Malheureusement, il faut l’avouer, M. Michon, comme d’ailleurs ses devanciers et ses continuateurs, manquait un peu de psychologie, et beaucoup de physiologie : l’œuvre a donc été gâtée par son cadre, et il n’en fallait pas plus pour provoquer et autoriser le sentiment de misonéisme qui accueille tout ce qui sort des choses admises.

La graphologie a donc besoin d’être présentée aux philosophes et aux médecins : elle mérite, pensons-nous, qu’on lui fasse l’honneur de quelque attention, et, en retour, elle gagnerait beaucoup à être reprise et continuée par des physiologistes et des psychologues.

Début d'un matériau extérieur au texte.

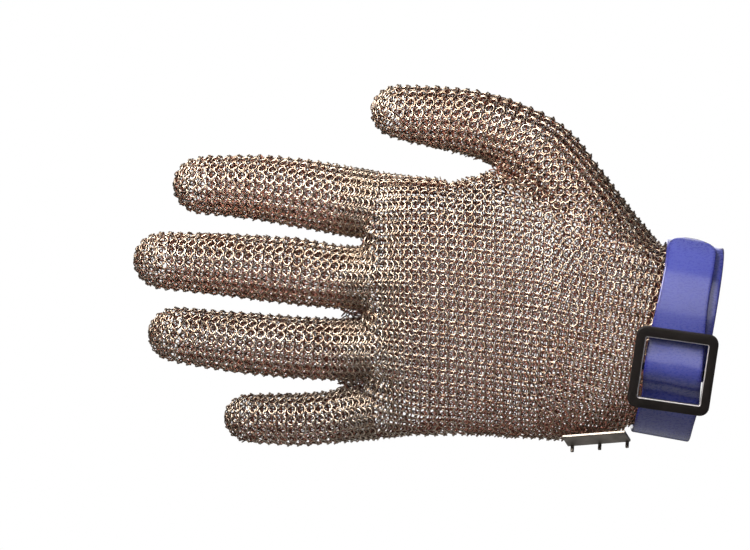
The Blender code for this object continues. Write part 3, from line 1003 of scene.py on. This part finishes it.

Notre seul but est de provoquer cette attention, et pour y atteindre, nous pensons ne pouvoir mieux faire, après les considérations générales qui précèdent, que chercher à établir, par des exemples typiques, que les signes dont la connaissance et l’interprétation constituent la graphologie, sont bien la traduction graphique des mouvements inconscients qui, dans le geste, manifestent extérieurement la personnalité et la caractérisent.

Mais avant d’aborder cette démonstration, et pour la faciliter, nous insisterons encore sur quelques particularités de la nature des gestes qui accompagnent le discours parlé. Les observations qui vont suivre n’ont rien de nouveau, d’ailleurs, et nous ne les rappellerons que pour légitimer nos conclusions.

II

Il n’est personne qui n’ait été frappé par la profonde individualité avec laquelle certains orateurs occupent la tribune. L’un est reconnaissable à la sobriété du geste, qui est lent, rare, limité dans l’espace ; l’autre, au contraire, a des mouvements vifs, incessants, d’une ampleur exubérante. Chez celui-ci, les bras se meuvent comme par la détente brusque d’un ressort, et les gestes, qui semblent affectionner la ligne droite, ont quelque chose de carré, d’anguleux, tandis que chez celui-là, les mouvements sont doux, onctueux, se dessinent suivant des courbes gracieuses, et font songer à des caresses.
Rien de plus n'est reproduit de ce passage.